“Chapter 1: Art” (p. 9-17) by Ian Bogost from “How To Do Things With Videogames.”
Since it’s rise in popular culture, there has been a heated debate about whether or not video games should be considered as art. In this week’s reading, Ian Bogost makes an argument about why video games should be considered as an art form. Bogost claims that in the past, the definition of art has been reformed and recreated. Art doesn’t have one standard definition, because it keeps changing as generations go on. For example, Bogost discusses the avant-garde movement, and how it made art hard to distinguish because of it’s rejection to art’s traditional roles. Video games, Bogost argues, fit this criteria as well. Though it may not fit society’s traditional view of art, video games are creating new standards for art. He goes on to describe the idea of proceduralist games which “rely primarily on computational rules to produce their artistic meaning” (13). This means that the expression of art comes from the way the players play the game. These games, though their template may be simple or two-dimensional, still have a deeper meaning when you play them. They emulate an experience that you may have had, an emotion that you may have felt, or a way in which you have viewed the world. Bogost also claims that the art isn’t just the video game itself. It’s the experience of playing the game, and analyzing what it might mean. It’s a new, interactive way to experience art. And just because it doesn’t fit the traditional roles of art, doesn’t mean that it can’t be considered as an art form.

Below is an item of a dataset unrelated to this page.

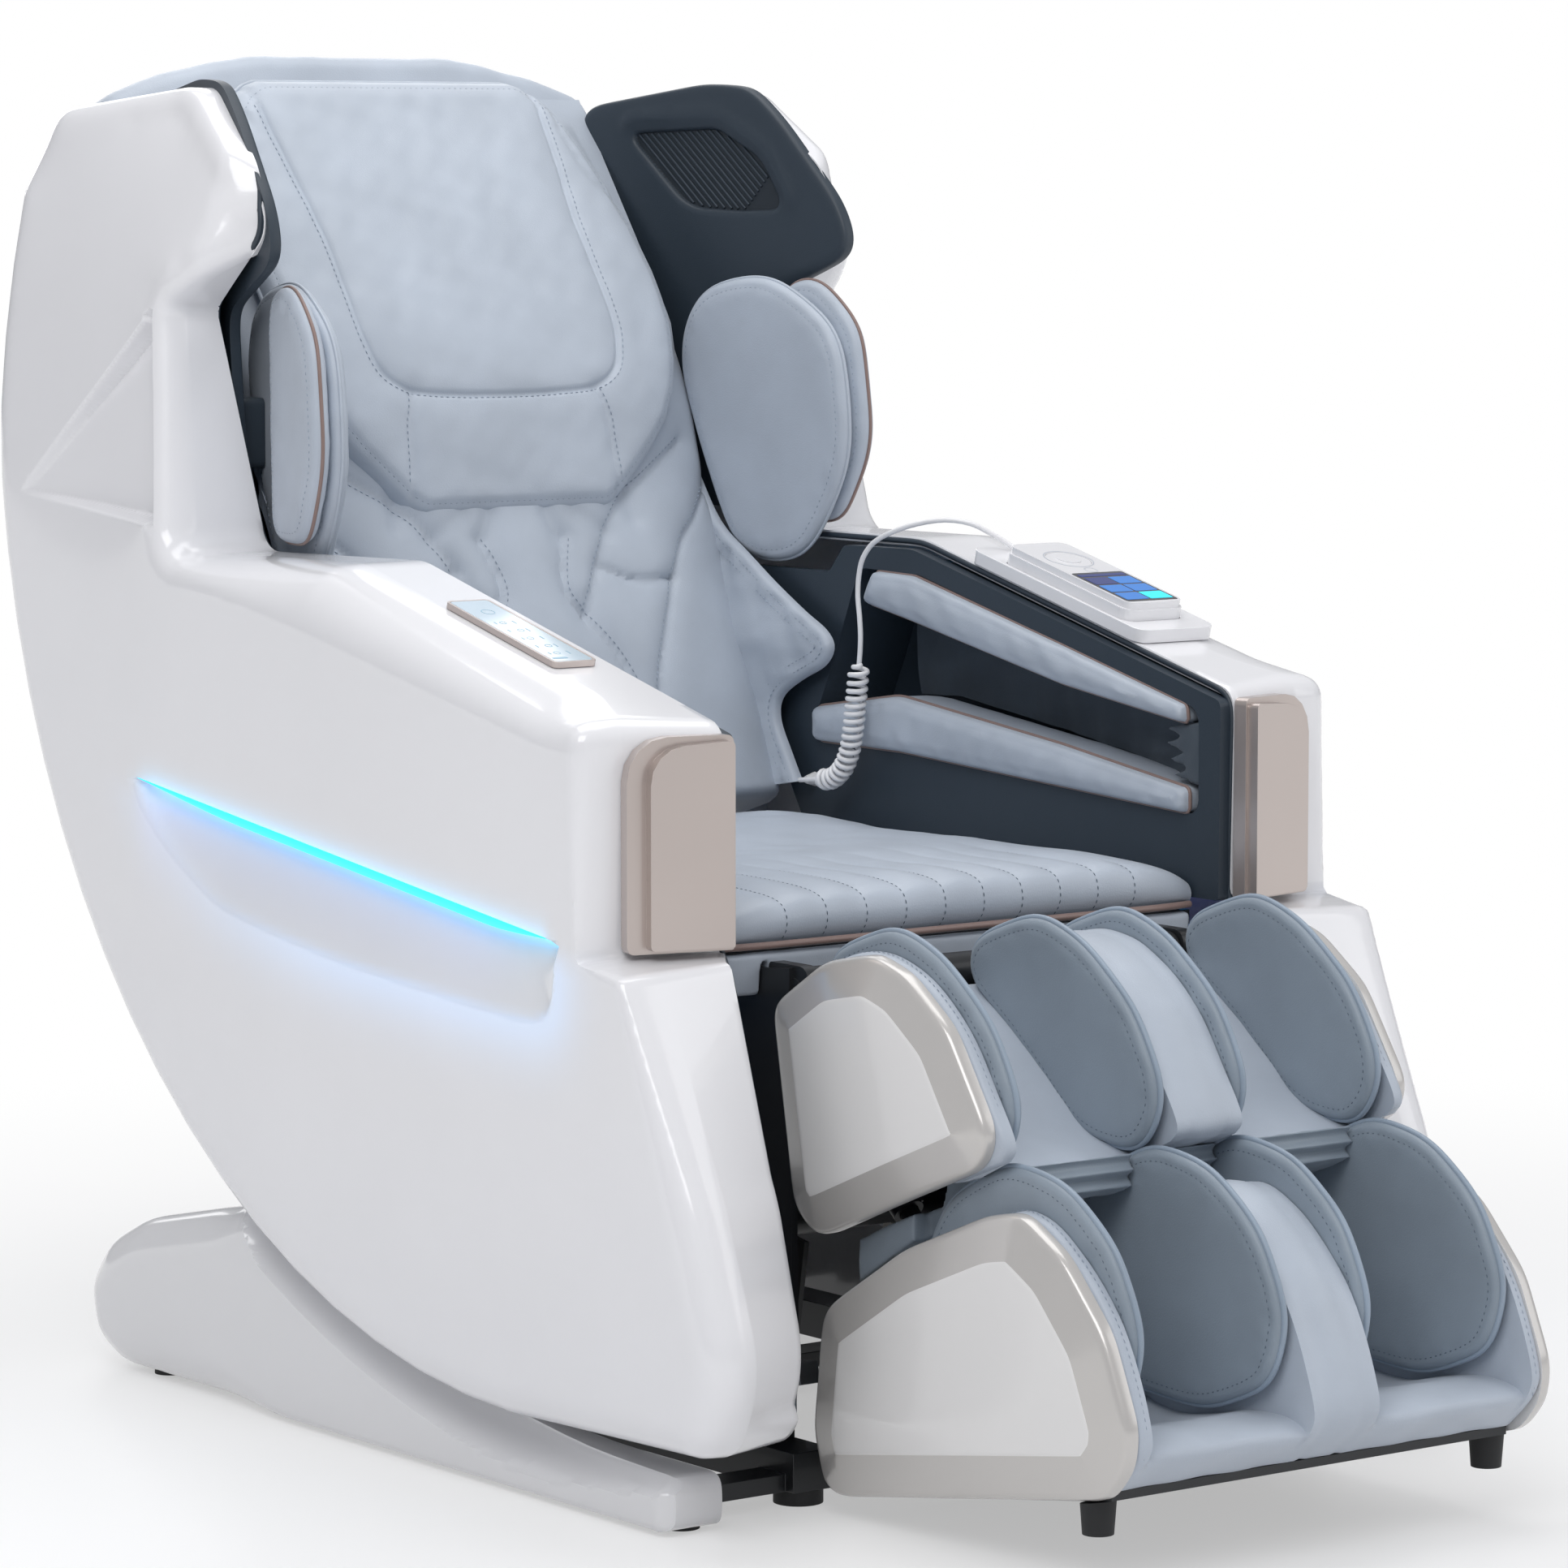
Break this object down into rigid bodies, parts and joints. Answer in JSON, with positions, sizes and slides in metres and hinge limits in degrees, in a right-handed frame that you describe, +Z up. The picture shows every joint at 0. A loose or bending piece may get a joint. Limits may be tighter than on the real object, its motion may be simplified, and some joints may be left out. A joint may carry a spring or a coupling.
{
  "type": "massage chair",
  "caption": "Half-moon shelled massage chair on a curved rail base, with arm slots, a corded handset and a lifting calf and foot rest.",
  "frame": {"origin": "middle of the bounding box at floor level", "axes": "+Z up, the sitter faces -Y, the sitter's left hand is +X"},
  "size_m": [0.772, 1.4046, 1.1465],
  "materials": {
    "white_shell": "glossy white moulded shell",
    "white_plastic": "glossy white moulding",
    "base_plastic": "satin pale grey",
    "black_steel": "black powder coat",
    "zinc_steel": "zinc plated",
    "bright_steel": "bright drawn steel",
    "rubber": "black rubber",
    "nylon": "natural nylon",
    "black_plastic": "black moulding",
    "slate_plastic": "dark slate moulding",
    "grille_plastic": "dark slate grille",
    "champagne": "champagne metallic satin",
    "key_glass": "pale blue back-painted panel",
    "screen_glass": "dark screen",
    "light_lens": "cyan light lens",
    "cord_white": "white cord jacket",
    "leather": "pale blue-grey leatherette",
    "leather_deep": "blue-grey leatherette, darker",
    "fabric_slate": "dark slate cloth",
    "fabric_grey": "grey cloth"
  },
  "bodies": {
    "base": {"base_runner_right": "base_plastic", "base_runner_left": "base_plastic", "base_frame": "black_steel", "base_feet": "rubber", "base_rear_cover": "base_plastic", "glide_shoes": "nylon", "power_unit": "zinc_steel", "mains_inlet": "black_plastic", "wheel_axle": "zinc_steel", "tilt_actuator": "zinc_steel"},
    "wheels": {"transport_wheels": "rubber"},
    "switch": {"power_switch": "black_plastic"},
    "rod": {"tilt_rod": "bright_steel"},
    "carriage": {"massage_carriage": "zinc_steel"},
    "kneading": {"kneading_arms": "black_plastic"},
    "handset": {"handset": "white_plastic", "handset_screen": "screen_glass"},
    "key": {"handset_key": "white_plastic"},
    "legrest": {"calf_frame": "black_steel", "calf_covers": "white_shell", "calf_pad": "leather", "calf_fins": "leather_deep", "leg_bellows": "fabric_grey"},
    "foot": {"foot_frame": "black_steel", "foot_covers": "white_shell", "foot_pad": "leather", "foot_fins": "leather_deep", "foot_feet": "rubber"},
    "chair": {"side_shell_right": "white_shell", "side_shell_left": "white_shell", "arm_liner_right": "slate_plastic", "arm_liner_left": "slate_plastic", "wing_liner_right": "slate_plastic", "wing_liner_left": "slate_plastic", "speaker_grilles": "grille_plastic", "arm_cap_right": "champagne", "arm_cap_left": "champagne", "key_panel": "champagne", "key_glass": "key_glass", "light_strips": "light_lens", "handset_dock": "white_plastic", "cord_gland": "cord_white", "cord_lower_lead": "cord_white", "cord_curl": "cord_white", "cord_upper_lead": "cord_white", "seat_frame": "black_steel", "arc_rails": "bright_steel", "back_frame": "black_steel", "back_shell": "slate_plastic", "back_pad": "leather", "head_pad": "leather", "shoulder_pads_front": "leather", "shoulder_pads_back": "leather", "arm_pads_upper": "leather", "arm_pads_lower": "leather", "arm_gussets": "fabric_slate", "seat_pad": "leather", "seat_apron": "leather"}
  },
  "joints": [
    {"name": "chair_tilt", "type": "hinge", "parent": "base", "child": "chair", "pos_m": [0, -0.15, 1.017], "axis": [-1, 0, 0], "range_deg": [0, 22]},
    {"name": "rod_slide", "type": "slide", "parent": "base", "child": "rod", "axis": [0, -1, 0], "range_m": [0, 0.3715]},
    {"name": "wheel_spin", "type": "hinge", "parent": "base", "child": "wheels", "pos_m": [0, 0.513, 0.028], "axis": [1, 0, 0], "continuous": true},
    {"name": "switch_rock", "type": "hinge", "parent": "base", "child": "switch", "pos_m": [-0.052, 0.538, 0.045], "axis": [1, 0, 0], "range_deg": [0, 12]},
    {"name": "carriage_slide", "type": "slide", "parent": "chair", "child": "carriage", "axis": [0, 0.225, 0.9744], "range_m": [-0.12, 0.095]},
    {"name": "knead_rock", "type": "hinge", "parent": "carriage", "child": "kneading", "pos_m": [0, 0.51914, 0.71965], "axis": [1, 0, 0], "range_deg": [-6, 6]},
    {"name": "handset_lift", "type": "slide", "parent": "chair", "child": "handset", "axis": [0, -0.248, 0.9688], "range_m": [0, 0.05], "deforming": ["cord_upper_lead"]},
    {"name": "key_press", "type": "slide", "parent": "handset", "child": "key", "axis": [0, 0.248, -0.9688], "range_m": [0, 0.0012], "stiffness_N_per_m": 400},
    {"name": "legrest_lift", "type": "hinge", "parent": "chair", "child": "legrest", "pos_m": [0, -0.274, 0.408], "axis": [-1, 0, 0], "range_deg": [0, 75]},
    {"name": "foot_extend", "type": "slide", "parent": "legrest", "child": "foot", "axis": [0, -0.766, -0.6428], "range_m": [0, 0.07], "deforming": ["leg_bellows"]}
  ],
  "couplings": [
    {"joint": "rod_slide", "follows": "chair_tilt", "m_per_rad": 0.9669}
  ]
}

- “Video games and art: Why does the media get it so wrong?” http://www.theguardian.com/technology/gamesblog/2014/jan/08/video-games-art-and-the-shock-of-the-new
- “Video games can never be art” http://www.rogerebert.com/rogers-journal/video-games-can-never-be-art – the infamous article discussed by Bogost in the beginning of the chapter
- “The Art of Video Games” http://www.smithsonianmag.com/arts-culture/the-art-of-video-games-101131359/?no-ist
- Bogust mentions how certain video games like to keep their templates simple in order for the players to understand its deeper meaning. Does this mean that more developed or more realistic games don’t relay deeper meanings as well as simple games do?
- What kind of deeper meanings can derive from, what Bogost calls “concrete games” such as SimCity and Madden?